I'm not saying the numbers are wrong or in any way incomprehensible, I'm saying that you can't simply extrapolate potential V100 performance delta from these numbers and that additional factors such as CUDA core count need to be considered as well. It's stupid click bait articles from the usual sites (like the "source" here) that lead to nvidiots posting on forums saying that GV104 will be 2-3 times as fast as Pascal.

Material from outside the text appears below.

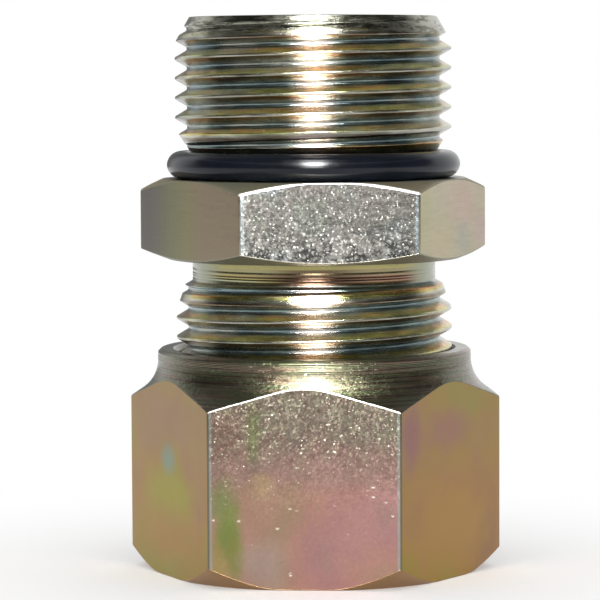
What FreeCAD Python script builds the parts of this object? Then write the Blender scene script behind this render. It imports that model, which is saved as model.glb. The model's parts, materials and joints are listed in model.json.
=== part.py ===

Hopefully, not a single sane person will claim that :|
Some remarks regarding my last post:
1/ Geekbench only use one GPU, even if a system has multiples GPUs. Thus the comparison is one P100 vs one V100
2/ the fastest Vega RX score in Geekbench 4 compute reaches 204,593 (compared to 481,504 for V100 in OpenCL mode). Thus V100 is more than 2 times faster than Vega 10 in this benchmark under OpenCL and more than 3.5 times faster with CUDA !
3/ V100 score is even more impressive knowing that Geekbench compute test doesn't use Tensore cores
Of course, we don't know yet how much Volta gaming SM will be close to V100, but one thing is sure, V100 compute uarch seems extremely solid. In fact, this kind of generation performance jump doesn't happen very often. I see something like G80 revolution here
DavidGraham
Veteran
NVIDIA often supports OpenCL only at the bare minimum level. GP100 scores 320K with CUDA, but only 278K with OpenCL.
True and it's also interesting to note that Volta shows much bigger performance gap between OpenCL and CUDA than with Pascal. Maybe Nvidia put all their initial effort on CUDA, leaving OpenCL behind for now...
That "combined L1 Data Cache and Shared Memory subsystem", plus boost to HBM2 is all our code wanted. Since our code is bandwidth limited (P100 has more than enough flops), if we could dial back core speed and voltage (reduce power), while nudging main mem towards 1000 GB/sec... happy days.